I am Charlotte, descendant of the mighty wol-is that a sandwich?

In literature and film, werewolves are often portrayed as playing second fiddle to the sexier, cooler monster, the vampire, a relationship either servile or adversarial and always one-sided (see: True Blood, Twilight, Underworld, Dracula). It makes sense: vampires are everything we want to be: powerful, immortal, cool. Werewolves are what we fear we are: feral, bestial, animal.


The Wolfen does nothing to improve upon the monster’s legacy. Though not technically werewolves (hence Wolfen, a more sentient, deadlier version of a normal wolf), they possess a rudimentary intelligence and tribal mentality that enables them to wage a terrifying campaign against a pair of detectives who have inadvertently stumbled onto their secret.

That they don’t immediately slaughter the two cop ten pages into the book requires quite a leap of faith, considering these two bumbling idiots might as well stand in Central Park smearing Alpo on their faces for all the clever evasive moves they accomplish. That they live on, even posing a challenge for the Wolfen is pretty damn embarrassing, like any football team losing to the Cleveland Browns.

Surely, I thought, the movie can’t be worse than the book.


It can’t be too terrible, I thought. I get that it came out in 1981, so I was prepared to accept a certain level of production quality. And it stars such names as Albert Finney, Tom Noonan, and Edward James Olmos. The fact that it deviates considerably from the source material could only be a bonus.

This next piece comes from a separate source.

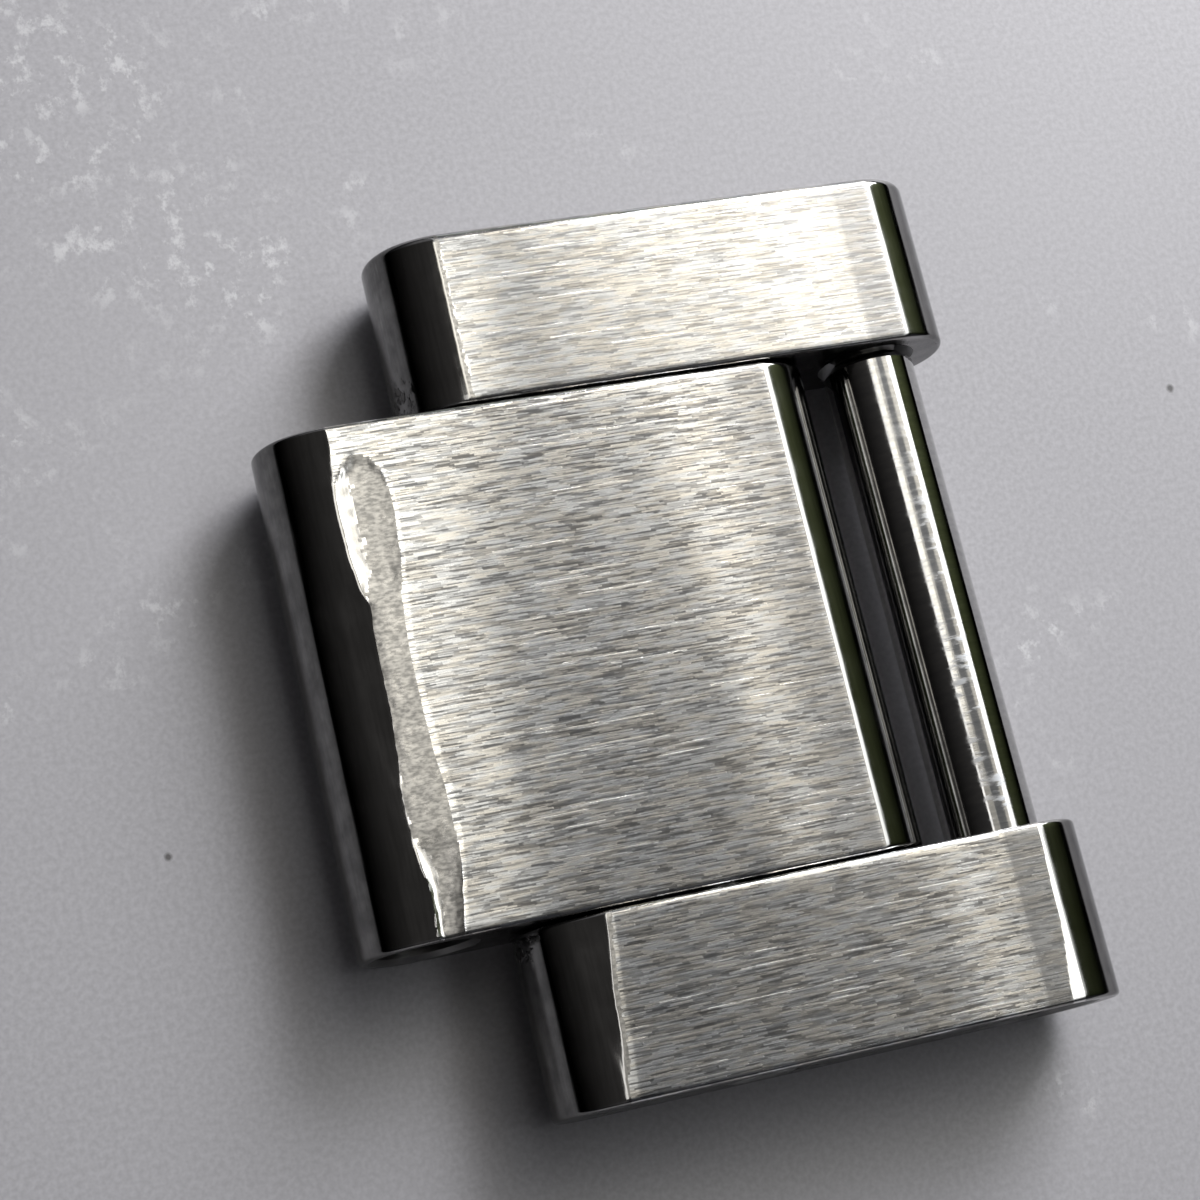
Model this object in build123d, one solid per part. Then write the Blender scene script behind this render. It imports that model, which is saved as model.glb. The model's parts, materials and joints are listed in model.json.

Holy hell,this movie was amazing.

I don’t even know where to start with this lost gem, so I will presents a few carefully curated insights to allow potential viewers to decide for themselves whether this film is worth two hours of their life:

  • Approximately 50% of the movie is filmed in “Wolf-o-vision,” which is basically a lo-fi Instagram filter
  • Starring: Albert Finney’s hair. Albert Finney’s sweatpants. Albert Finney’s eyebrows. Not actually starring: Albert Finney.
  • Lady Detective. Did you get that? Lady. Detective.
  • In a fairly offensive Native American stereotype, Edward James Olmos takes peyote and runs around naked, thinking he is a wolf.
  • Also starring: An old timey windmill.
  • Spoiler alert: the Wolfen look like normal wolves.


Skip both. Bad bad bad bad bad.

*Neighboring Packs

  • Whitley Strieber is still actively writing, focusing on alien encounters and journaling about out-of-body experiences. Apparently, he experienced an abduction/encounter himself back in the 80’s and wrote a popular book, Communion about it. So there’s that.
  • Here are some books about werewolves you should maybe read, and then tell me if they’re any good: The Book of Were-Wolves by Sabine Baring Gould, The Wolf’s Hour By Robert McCammon, The Howling by Gary Brandner, The Wolfman by Nicholas Pekearo.
  • Here are some good films about werewolves: The Wolfman (1941), Werewolf of London (1935), An American Werewolf in London (1981), Silver Bullet (1985), Cursed (2005).